Kämpfen Kurden und Assad gemeinsam?
An den Gefechten um Aleppo beteiligt sich auch die Miliz der kurdischen PYD, die Schwesterpartei der türkischen PKK. Seit Monaten schon kämpfen sie sich immer weiter entlang der türkischen Grenze vor, um das Kurdengebiet im Westen mit dem im Osten zu verbinden. Genauso versucht sie offensichtlich einen Korridor zum kurdischen Stadtteil in Aleppo zu erobern und legt sich dabei mit den arabischen Rebellenmilizen an, da dieser Korridor deren Nachschublinie blockierte. Angeblich werden die Kurden von Assads Luftwaffe unterstützt. Nachprüfen lassen sich solche Behauptungen kaum. Das Gerücht aber, dass PYD-Kurden und Assad gemeinsame Sache machen, gibt es schon lange.

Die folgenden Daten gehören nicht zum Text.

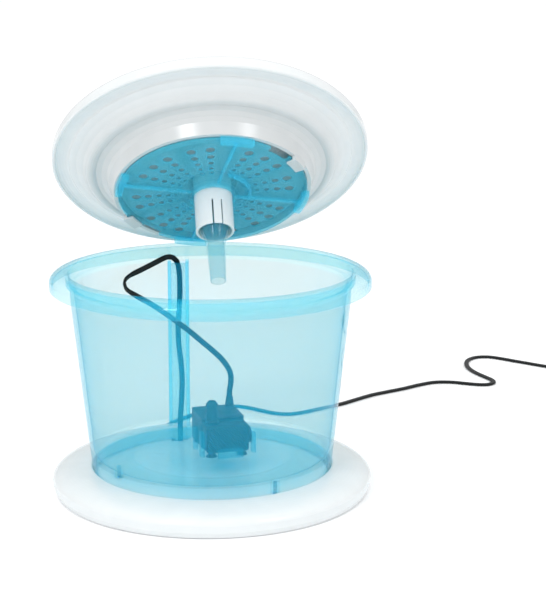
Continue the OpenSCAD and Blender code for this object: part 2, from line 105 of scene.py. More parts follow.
def lightStudio():
    world = bpy.data.worlds.new("studio")
    world.use_nodes = True
    scene.world = world
    tree = world.node_tree
    sky = tree.nodes["Background"]
    sky.inputs["Color"].default_value = (1, 1, 1, 1)
    place = addNode(tree, "ShaderNodeTexCoord")
    parts = addNode(tree, "ShaderNodeSeparateXYZ", links={"Vector": place.outputs["Generated"]})
    level = addNode(tree, "ShaderNodeMapRange", {
        "From Min": 0, "From Max": 1, "To Min": studio["skyLow"], "To Max": studio["skyTop"],
    }, {"Value": parts.outputs["Z"]})
    tree.links.new(level.outputs["Result"], sky.inputs["Strength"])
    for name in ("key", "fill"):
        lamp = bpy.data.lights.new(name, "AREA")
        lamp.size = studio[name + "Size"]
        lamp.energy = studio[name + "Power"]
        holder = bpy.data.objects.new(name, lamp)
        holder.location = studio[name + "Place"]
        aim = Vector(studio["aim"]) - holder.location
        holder.rotation_euler = aim.to_track_quat("-Z", "Y").to_euler()
        scene.collection.objects.link(holder)
    bm = bmesh.new()
    bmesh.ops.create_grid(bm, x_segments=2, y_segments=2, size=studio["floorSize"] / 2)
    floorMesh = bpy.data.meshes.new("floor")
    bm.to_mesh(floorMesh)
    bm.free()
    floor = bpy.data.objects.new("floor", floorMesh)
    scene.collection.objects.link(floor)
    paper = bpy.data.materials.new("studioPaper")
    paper.use_nodes = True
    tree = paper.node_tree
    shader = tree.nodes["Principled BSDF"]
    shader.inputs["Roughness"].default_value = 1
    shader.inputs["Specular IOR Level"].default_value = 0
    shader.inputs["Emission Color"].default_value = (1, 1, 1, 1)
    place = addNode(tree, "ShaderNodeTexCoord")
    parts = addNode(tree, "ShaderNodeSeparateXYZ", links={0: place.outputs["Object"]})
    # painted shade on the floor: its colour and glow fall off towards the viewer
    shade = addNode(tree, "ShaderNodeMapRange", {
        "interpolation_type": "SMOOTHSTEP", "From Min": studio["floorFront"][0],
        "From Max": studio["floorFront"][1], "To Min": 1, "To Max": studio["frontShade"],
    }, {"Value": parts.outputs["Y"]})
    tone = addNode(tree, "ShaderNodeVectorMath",
                   {"operation": "SCALE", 0: linearFromHex(studio["floor"])[:3]},
                   {"Scale": shade.outputs["Result"]})
    glow = addNode(tree, "ShaderNodeMath", {"operation": "MULTIPLY", 1: studio["floorGlow"]},
                   {0: shade.outputs["Result"]})
    tree.links.new(tone.outputs["Vector"], shader.inputs["Base Color"])
    tree.links.new(glow.outputs[0], shader.inputs["Emission Strength"])
    floorMesh.materials.append(paper)


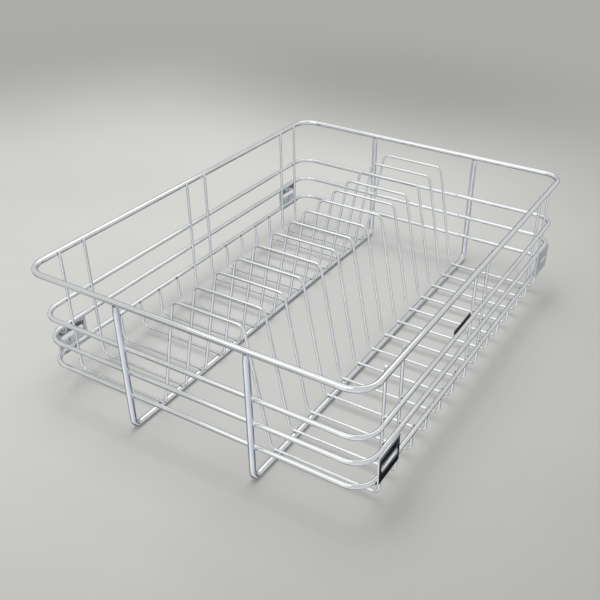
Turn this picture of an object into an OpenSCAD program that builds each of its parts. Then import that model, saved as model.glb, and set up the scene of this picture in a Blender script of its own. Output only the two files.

Selbst wenn in dieser für die Rebellen verzweifelten Lage die USA tatsächlich ihnen Luftabwehrraketen gegen russische und syrische Kampfflugzeuge lieferten, den Krieg gewinnen können sie kaum, höchstens um den Preis der vollständigen Zerstörung des Landes. Außerdem drohen bei einer solchen Aufrüstung gefährliche Konflikte mit Putin, möglicherweise sogar ein Stellvertreterkrieg zwischen den beiden Großmächten.
Krieg kann nur in Genf beendet werden
Beendet werden kann der Krieg nur am Verhandlungstisch mit einem Kompromiss, in dem sich die meisten Parteien dieses Krieges wiederfinden müssen. Die Iraner genauso wie die Russen, die Assad-Seite, die alle Rebellen als Terroristen abstempelt, genauso wie die verschiedenen Rebellengruppen, die heute noch verkünden, mit Assad keinen Vertrag abschließen zu wollen. Nur wenn Russland und die USA genügend Druck auf ihre jeweilige Klientel ausüben, wird der syrische Krieg nicht wieder in die alte Brutalität zurückfallen. Erst wenn das gelingt, können die Verhandlungen weitergehen. Ein Frieden oder gar eine tragfähige Nachkriegsordnung ist aber noch lange nicht erkennbar in Genf.